You can also add a new load-based instance to a layer by going to the Load-based page and clicking Add a load-based instance (if you have not yet added a load-based instance to the layer) or +Instance (if the layer already has one or more load-based instances. Then configure the instance as described earlier in this section.

To add an existing load-based instance to a layer

  1. In the navigation pane, click Load-based under Instances.

  2. If you have already enabled load-based automatic scaling for a layer, click +Instance. Otherwise, click Add a load-based instance. Then click the Existing tab.

                        Add existing load-based instance to a layer
  3. On the Existing tab, select an instance from the list. The list shows only load-based instances.

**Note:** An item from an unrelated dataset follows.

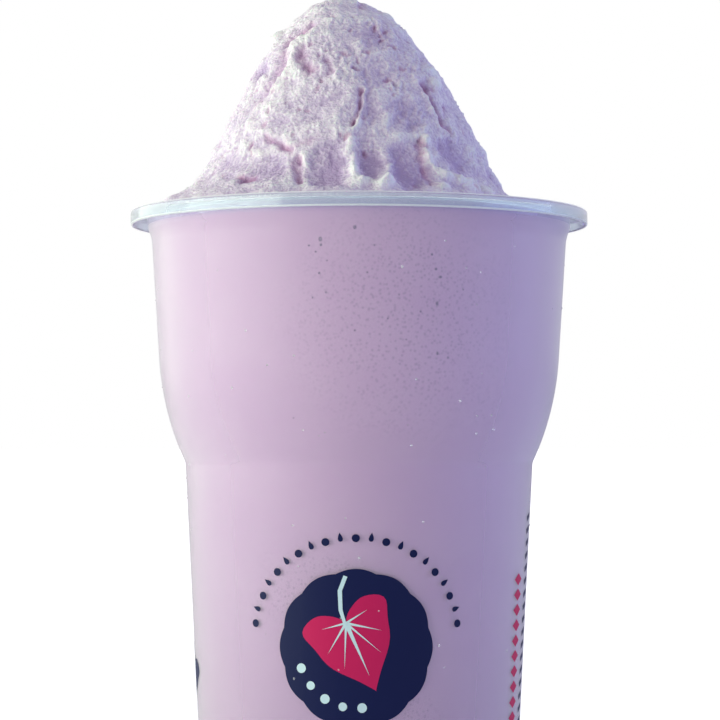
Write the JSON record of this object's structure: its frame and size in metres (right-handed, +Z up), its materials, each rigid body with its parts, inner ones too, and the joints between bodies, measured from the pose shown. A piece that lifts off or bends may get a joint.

    If you change your mind about using an existing instance, click the New tab to create a new instance as described in the preceding procedure.

  4. Click Add Instance to add the instance to the layer.

You can modify the configuration for or disable automatic load-based scaling at any time.

To disable automatic load-based scaling

  1. In the navigation pane, click Load-based under Instances and click edit for the appropriate layer.

  2. Toggle Load-based auto scaling enabled to No.